**What to produce**
Begin at the first line and end at the line containing "from math import sin, cos, pi, sqrt". Extract exactly those lines.

--- Start of Recorded information ---

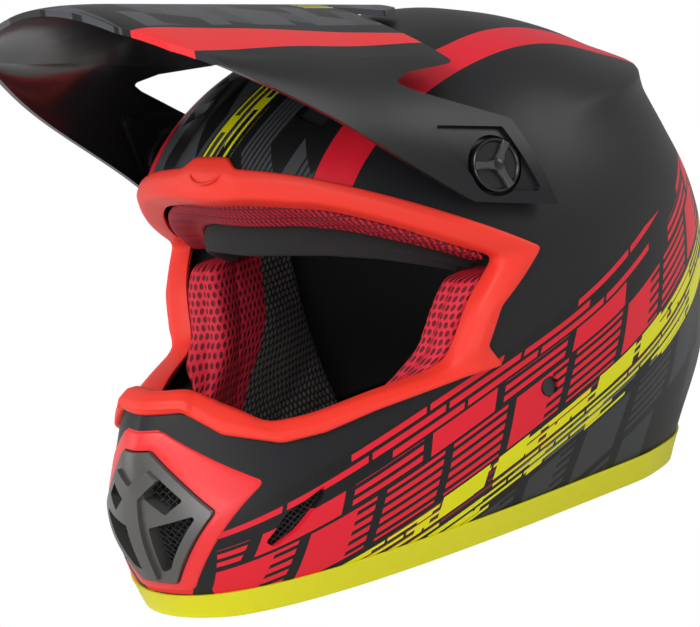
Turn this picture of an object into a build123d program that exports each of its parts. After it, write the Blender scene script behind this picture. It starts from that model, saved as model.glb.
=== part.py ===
from build123d import *
import os
from math import sin, cos, pi, sqrt

# Off-road full-face helmet. Millimetres. The face looks along -Y, the wearer's left is +X, up is +Z.
# The helmet stands on the front and the back of its neck rim, which touch the plane z = 0.

# ---- driving sizes --------------------------------------------------------------------------
shell_width = 250.0          # across the cheeks
chin_reach = 201.0           # from the neck centre to the tip of the chin bar
nape_reach = 164.0           # from the neck centre to the back of the shell
crown_height = 246.0         # table to the top of the shell
shell_wall = 3.0
seat = 0.3                   # clearance left wherever one piece lies on another
foam_wall = 30.0             # impact foam at the sides
comfort_wall = 8.0
trim_lip = 1.5               # how far the rubber trims stand proud of the shell
rim_height = 13.0
rim_inner = 9.5              # height of the rim's inner lip
rim_arch = 7.0               # how far the sides of the rim rise off the table
pivot_y = -49.0              # side screw of the peak
pivot_drop = 61.0            # side screw of the peak below the crown
pocket_dia = 29.0
knob_dia = 25.0
peak_wall = 3.0
peak_front = -206.0
peak_rise = 0.213            # slope of the middle of the peak
insert_dia = 12.0
shank_dia = 8.0
strap_width = 22.0
strap_thick = 2.0
rivet_y = -34.0
rivet_z = 74.0
rivet_dia = 9.0
mesh_thick = 1.2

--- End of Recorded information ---

**Reply**
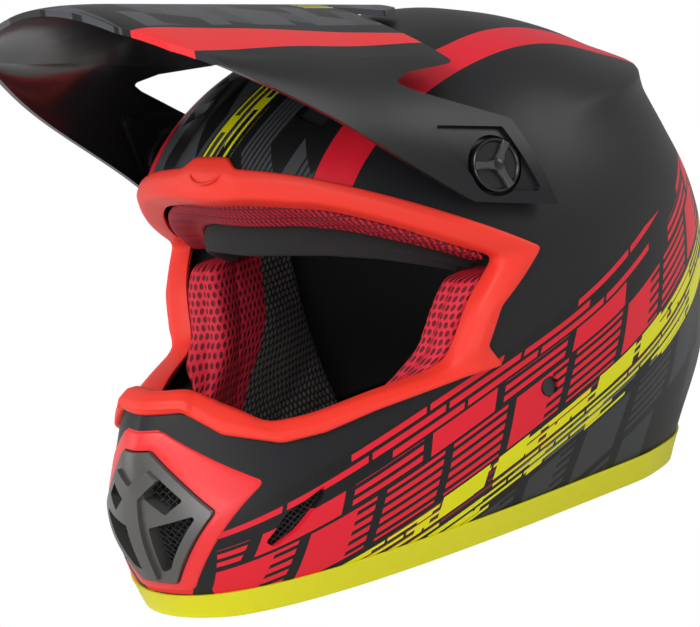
Turn this picture of an object into a build123d program that exports each of its parts. After it, write the Blender scene script behind this picture. It starts from that model, saved as model.glb.
=== part.py ===
from build123d import *
import os
from math import sin, cos, pi, sqrt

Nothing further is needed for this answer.